Appeal from an order of the Supreme Court, Erie County (Joseph R. Glownia, J.), entered March 6, 2007. The order, insofar as appealed from, denied the cross motion of defendant James W. Celotto to dismiss the complaint against him.
It is hereby ordered that the order so appealed from is unanimously affirmed without costs.
Memorandum: Plaintiff commenced this action in Buffalo City Court seeking to recover the amount that it paid to its insured for property damage sustained in a collision between the insured’s vehicle and a vehicle operated by James W. Celotto (defendant). Plaintiff did not move pursuant to CPLR 3025 (b) to amend the complaint to add a cause of action to recover no-fault personal injury protection (PIP) and additional personal injury protection (APIP) benefits paid to its insured and to increase the ad damnum clause but, rather, it merely informed a court attorney at Buffalo City Court by letter of those proposed amendments. The court attorney advised plaintiff that, because the proposed amendment to the ad damnum clause would remove the action from the jurisdictional limits of Buffalo City Court, the Judge assigned to the action was directing plaintiff to seek removal of the action pursuant to CPLR 325 (b).
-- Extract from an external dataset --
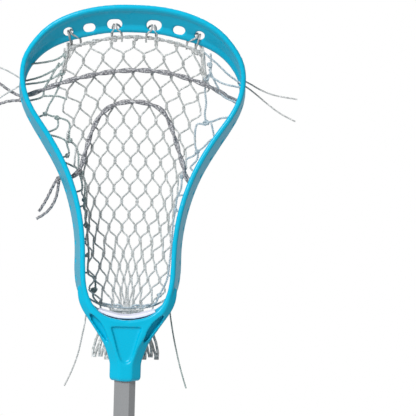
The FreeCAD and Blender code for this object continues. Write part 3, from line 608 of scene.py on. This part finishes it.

Supreme Court granted plaintiff’s motion to remove the action to that court, denied the cross motion of defendant to dismiss the complaint against him, and sua sponte removed the action back to Buffalo City Court pursuant to CPLR 325 (d) and 22 NYCRR 202.13 (e). Defendant contends on appeal that Supreme Court erred in denying that part of his cross motion seeking dismissal of the claims to recover PIP and APIP benefits paid to plaintiff’s insured. The complaint, however, was never amended and it does not contain any such claims (see Everett v Loretto Adult Community, Inc., 32 AD3d 1273, 1274-1275 [2006]). We thus conclude that the court properly denied the cross motion (see generally Moscato v City of New York [Parks Dept.], 183 AD2d 599, 601 [1992]). Present—Martoche, J.P., Centra, Lunn, Peradotto and Green, JJ.